Hawks told her to go somewhere and practice keeping her voice low, husky. Miss Bacall began driving out Mulholland Drive in her nine-hundred-dollar used Plymouth until she found a quiet spot where she could read aloud, in a low-pitched voice, from a current best-seller about Jesus Christ, Lloyd Douglas's
The Robe.
“If anyone had passed by, they would have found me a candidate for an asylum,” she recalled. “Who sat on mountaintops in cars reading books aloud to the canyons? Who did? I did!” Hawks also taught Miss Bacall something more important: how to behave in the way he thought “sophisticated” women should behave. In Hawks's slightly peculiar view, women became more attractive when they played the aggressor, the pursuer. Miss Bacall had those possibilities, but she was young and nervous. When Hawks once asked her why she couldn't get herself a ride home from a party at his house, she said, “I don't do too well with men,” and when he suggested that she try insulting one, she did, and thus got a ride home with Clark Gable.

Hawks, in his turn, was impressed. He saw in her “that quality of insolence. That hadn't been seen.” After nearly a year of keeping her idle, he decided to make her the heroine of his Hemingway picture. For that, he needed a new test that would win the approval of Jack Warner, so he wrote a bit of dialogue himself, wrote for his young protégée the world-weary lines that she was to make famous: “You know how to whistle, don't you, Steve?

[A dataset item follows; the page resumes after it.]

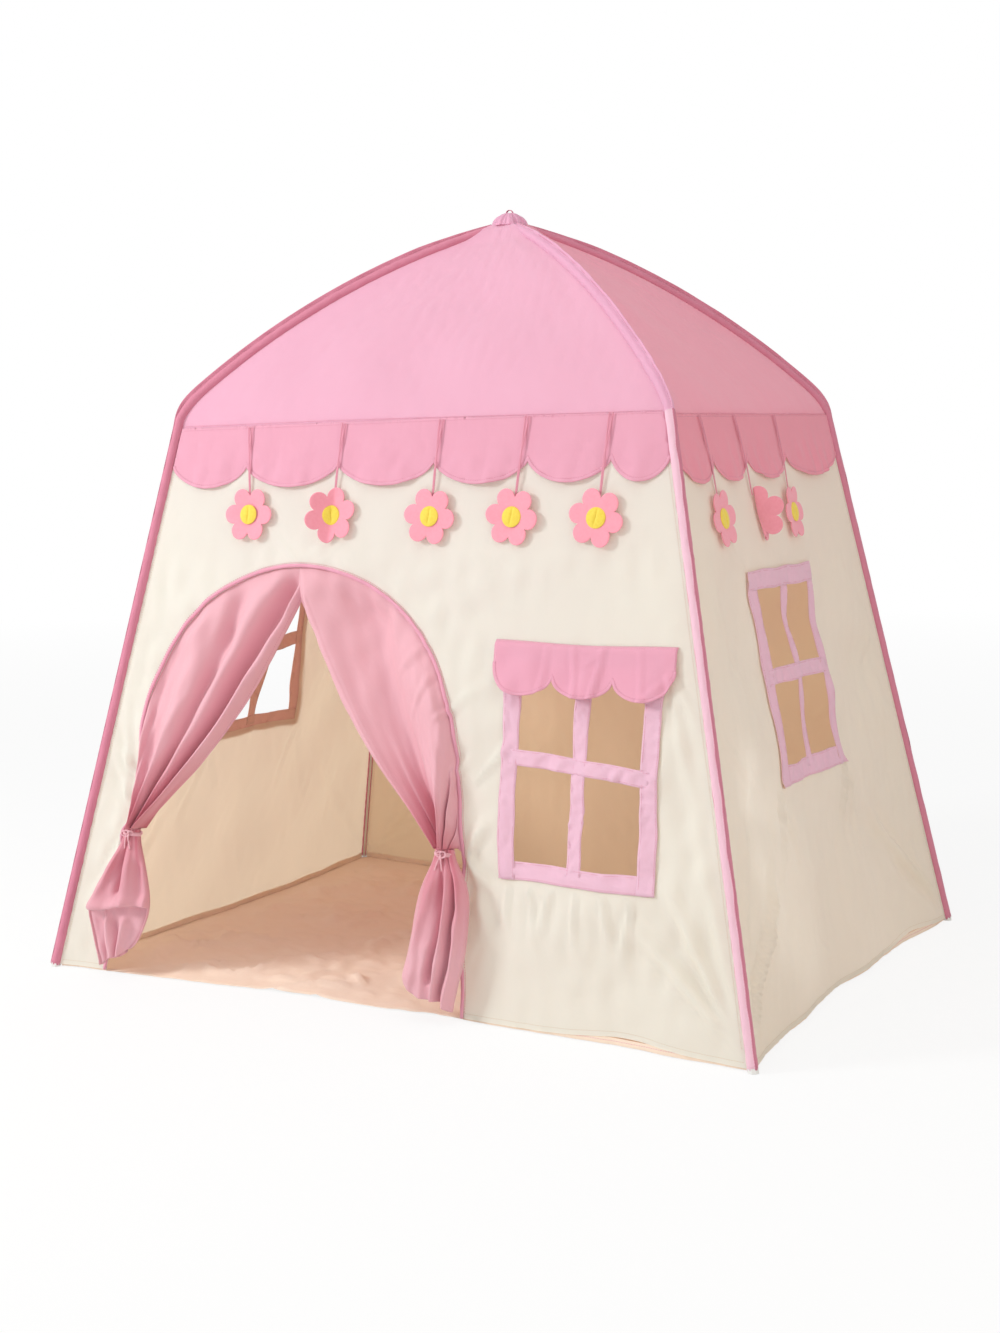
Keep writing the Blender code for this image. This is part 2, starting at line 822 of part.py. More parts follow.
def build_walls():
    for side in SIDES:
        low = edge_reach(side, HEM_LIFT)
        high = edge_reach(side, SEAM_HEIGHT)
        outline = [(low, HEM_LIFT), (high, SEAM_HEIGHT), (-high, SEAM_HEIGHT), (-low, HEM_LIFT)]
        if side == "front":
            outline += door_arch(0, HEM_LIFT)
        holes = []
        if side in WINDOW_SILL:
            holes.append(rectangle(*window_box(side, FRAME_OVERLAP)))
        pattern = cut_pattern(outline, holes, WALL_STEP)
        mesh = thick_cloth(pattern, wall_cloth(side, -CLOTH / 2), CLOTH)
        smooth(add_object("wall_" + side, mesh, CREAM))


def build_roof_panels():
    stop = roof_place(SLEEVE_END_AT_APEX)
    for side in SIDES:
        start = side_place(side, SEAM_HEIGHT + FIT_GAP)
        places = [place for place, point in corner_run(SIDES[side][0], start, stop)]
        heights = [side_height(side, place) for place in places]
        rows = len(heights) - 1

        def place(column, row, extra):
            v = heights[round(row * rows)]
            u = edge_reach(side, v) * (2 * column - 1)
            return side_point(side, u, v, extra - CLOTH / 2)

        mesh = grid_cloth(ROOF_COLUMNS, rows, place, CLOTH)
        smooth(add_object("roof_panel_" + side, mesh, PINK))


def scallops(cusps, height, drop, points):
    """Edge of scallops between cusps, read from the last cusp back to the first."""
    edge = []
    for right, left in zip(reversed(cusps), list(reversed(cusps))[1:]):
        middle = (left + right) / 2
        half = (right - left) / 2
        for index in range(points):
            turn = math.pi * index / points
            edge.append((middle + half * math.cos(turn), height - drop * math.sin(turn)))
    edge.append((cusps[0], height))
    return edge


def valance_lift():
    return CLOTH / 2 + LAYER_GAP


def build_valances():
    for side in SIDES:
        top = edge_reach(side, SEAM_HEIGHT) - FIT_GAP
        end = edge_reach(side, CUSP_HEIGHT) - FIT_GAP
        half = half_width(side, wall_slope(side))
        cusps = [-end] + [share * half for share in CUSP_SHARES[side]] + [end]
        edge = scallops(cusps, CUSP_HEIGHT, SCALLOP_DROP, SCALLOP_POINTS)
        outline = [(-top, SEAM_HEIGHT), (top, SEAM_HEIGHT)] + edge
        pattern = cut_pattern(outline, [], WALL_STEP)
        mesh = thick_cloth(pattern, wall_cloth(side, valance_lift()), TRIM)
        smooth(add_object("valance_" + side, mesh, DEEP_PINK))


def build_floor():
    outline = []
    reach = CLOTH / 2 + LAYER_GAP
    for side in SIDES:
        half = half_width(side, 0) - FLOOR_CORNER_CUT
        for index in range(HEM_POINTS + 1):
            u = half * (2 * index / HEM_POINTS - 1)
            point = side_point(side, u, 0, 0) - outward(side) * reach
            outline.append((point.x, point.y))
    pattern = cut_pattern(outline, [], FLOOR_STEP)

    def place(u, v, extra):
        return Vector((u, v, extra))

    add_object("floor_sheet", thick_cloth(pattern, place, FLOOR_THICKNESS), FLOOR_CREAM)


def build_apex_loop():
    """Gathered cap of cloth over the hub, with a small standing loop of strap."""
    under = HUB_RISE + CAP_CLEARANCE
    profile = [
        (HUB_RADIUS / 2, under),
        (HUB_RADIUS, under),
        (CAP_RADIUS, under - CAP_FALL),
        (CAP_RADIUS, under - CAP_FALL + TRIM),
        (HUB_RADIUS, under + TRIM),
        (HUB_RADIUS / 2, under + TRIM),
    ]
    bm = bmesh.new()
    skin(bm, turned(profile, CAP_SIDES, apex_point()))
    cap = smooth(add_object("apex_loop", closed_mesh(bm), PINK))
    crown = apex_point() + Vector((0, 0, under + TRIM + LOOP_RISE))
    loop = ring_solid(crown, LOOP_RADIUS, LOOP_RADIUS, LOOP_THICKNESS / 2, True)
    join_solid(cap, add_object("loop_strap", loop, PINK))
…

You just put your lips together and blow.” Hawks showed the test to Warner, who loved it, and to Bogart, who told Miss Bacall, “We'll have lots of fun together.” Everybody liked the test so much that Hawks wanted to insert the lines he had written somewhere in the wreckage of Hemingway's novel. “Faulkner was the one who found a place to put it,” Hawks recalled. “He said, ‘If we put these people in a hotel corridor where nobody else is around, then I think we can make that scene work.' So we did it. I wrote the line, but he wrote the stuff that led up to it.”

The only other thing that Betty Bacall needed now was a new first name. Hawks wanted something resonant. He asked her what her grandmother's name was. Sophie, she told him. That wasn't quite what he had in mind. He saw her a few days later and told her that her name would be Lauren, and if anyone asked her about its origins, she was to answer that it was an old family name. And so he had created her, the sassy young Lauren Bacall, but before he could begin to savor the fruits of his invention, she fell in love with the forty-five-year-old Bogart, and he with her. Though Hawks was somewhat jealous at first and tried to break up the romance on his set, he eventually found it a “funny thing” that Bogart had been captivated by “the character she played, so that she had to keep playing it the rest of her life.”

To Have and Have Not
wasn't a particularly good movie, and yet it became one of the triumphs of 1945. It was a typical Hawks creation, fast-moving, breezy—Hawks's version of Harry Morgan and his wife even called each other, like the Hawkses at home, Steve and Slim—but Bogart and Miss Bacall were so obviously in love with each other that they cast their own romantic glow over the whole film. Jack Warner, who had originally regarded it as Hawks's sequel to
Casablanca
(complete even to Hoagy Carmichael, replacing Dooley Wilson, at the nightclub piano), now wanted a new movie that would be a sequel to this. As early as the drive back from the preview, he said to Hawks, “We'd better do another picture with these two people. Do you know a story?” Hawks said he did. Warner asked what it was like, and Hawks, knowing how Warner's mind worked, said, “Something like
Maltese Falcon.”
So Warner advanced Hawks $50,000 to buy Raymond Chandler's
The Big Sleep,
and Hawks artfully bought the novel from Chandler for $5,000, artfully keeping the other $45,000 for himself. Chandler was not free to write the screenplay, since he was under contract to Paramount; Hawks once again hired Faulkner, together with two professionals, Jules Furthman and Leigh Brackett.

Chandler liked the idea of Bogart as his private detective, Philip Marlowe. “Bogart can be tough without a gun,” he wrote to a friend in England. “Also he has a sense of humor that contains that grating undertone of contempt. Bogart is the genuine article.” There was only one problem. Marlowe didn't really like women and particularly didn't like the two spoiled daughters of his client, old General Sternwood. When the younger one, who eventually turned out to be the murderer, came stealing into Marlowe's bed, he threw her out. When the older one kissed him and invited herself to his apartment, he fended her off with probing questions. “You son of a bitch,” said Vivian Sternwood.